We see a sophisticated German, Dr. King Schultz (“Inglourious Basterds” star Christoph Waltz), approach a chain gang and attempt to buy one of the slaves. When the guards don’t go along with this idea, he shoots them both and literally releases Django from his chains. He is now a free man. While Schultz poses as a dentist, with a big molar swaying on top of his horse and buggy, he’s actually a bounty hunter. He needs Django to identify some pretty nasty slave drivers he knows only too well, and Django is eager to help him. Don Johnson plays plantation owner Big Daddy; watching Django stalk across the grounds to shoot one of the men who abused him is chilling. He whips another to death. He also wants to find his wife, Broomhilda (Kerry Washington), who is owned by another piece of work, plantation owner Candie (a beefy Leonardo Di Caprio, with long greasy hair).

Schultz, appalled by southern America’s racist ways, tries to protect Django, who blooms under his tutelage and turns out to be a pretty good shot. Tarantino is taking the revenge western to a whole new level as the two bounty hunters shoot their way through the unsuspecting South. It looks like the first Leone-esque section of “Inglourious Basterds,” and it’s about fighting injustice, except that this time it’s not Brad Pitt against the Nazis in World War II–it’s an angry black man getting his own back from racist white southerners before the Civil War.

That’s the challenge faced by the wise and knowing patron of the arts, Harvey Weinstein. This is not your ordinary movie to sell overseas or domestically — or to the Academy. (I will not be surprised if the movie gets pushed back out of 2012.) But when Tarantino breaks the rules with style and panache, critics and audiences follow.

Walton Goggins (“Justified”) and Spagehtti western star Franco Nero are glimpsed in the footage. Not seen in this footage are Samuel L. Jackson, Kurt Russell, Anthony LaPaglia and others.

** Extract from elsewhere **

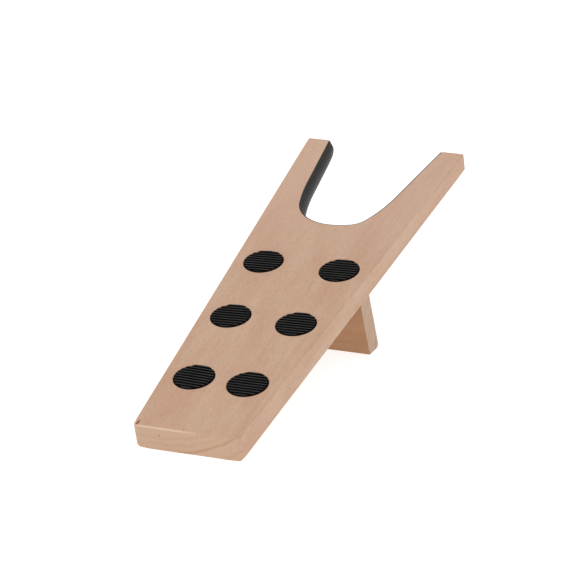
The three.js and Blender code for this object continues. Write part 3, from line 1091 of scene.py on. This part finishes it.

The synopsis for “Django Unchained” is here:

Set in the South two years before the Civil War, DJANGO UNCHAINED stars Academy Award®-winner Jamie Foxx as Django, a slave whose brutal history with his former owners lands him face-to-face with German-born bounty hunter Dr. King Schultz (Academy Award®-winner Christoph Waltz).  Schultz is on the trail of the murderous Brittle brothers, and only Django can lead him to his bounty.  The unorthodox Schultz acquires Django with a promise to free him upon the capture of the Brittles – dead or alive.
 
Success leads Schultz to free Django, though the two men choose not to go their separate ways.  Instead, Schultz seeks out the South’s most wanted criminals with Django by his side.  Honing vital hunting skills, Django remains focused on one goal: finding and rescuing Broomhilda (Kerry Washington), the wife he lost to the slave trade long ago.    
 
Django andSchultz’s search ultimately leads them to Calvin Candie (Academy Award®-nominee Leonardo DiCaprio), the proprietor of “Candyland,” an infamous plantation where slaves are groomed by trainer Ace Woody (Kurt Russell) to battle each other for sport.  Exploring the compound under false pretenses, Django and Schultz arouse the suspicion of Stephen (Academy Award®-nominee Samuel L. Jackson), Candie’s trusted house slave.  Their moves are marked, and a treacherous organization closes in on them.  If Django and Schultz are to escape with Broomhilda, they must choose between independence and solidarity, between sacrifice and survival…
 
Written and directed by Academy Award®-winner Quentin Tarantino, DJANGO UNCHAINED is produced by Stacey Sher, Reginald Hudlin and Pilar Savone.  The executive producers are Harvey and Bob Weinstein, Michael Shamberg, Shannon McIntosh, and James Skotchdopole.  DJANGO UNCHAINED will be released in the U.S. on December 25, 2012, and internationally by Sony Pictures.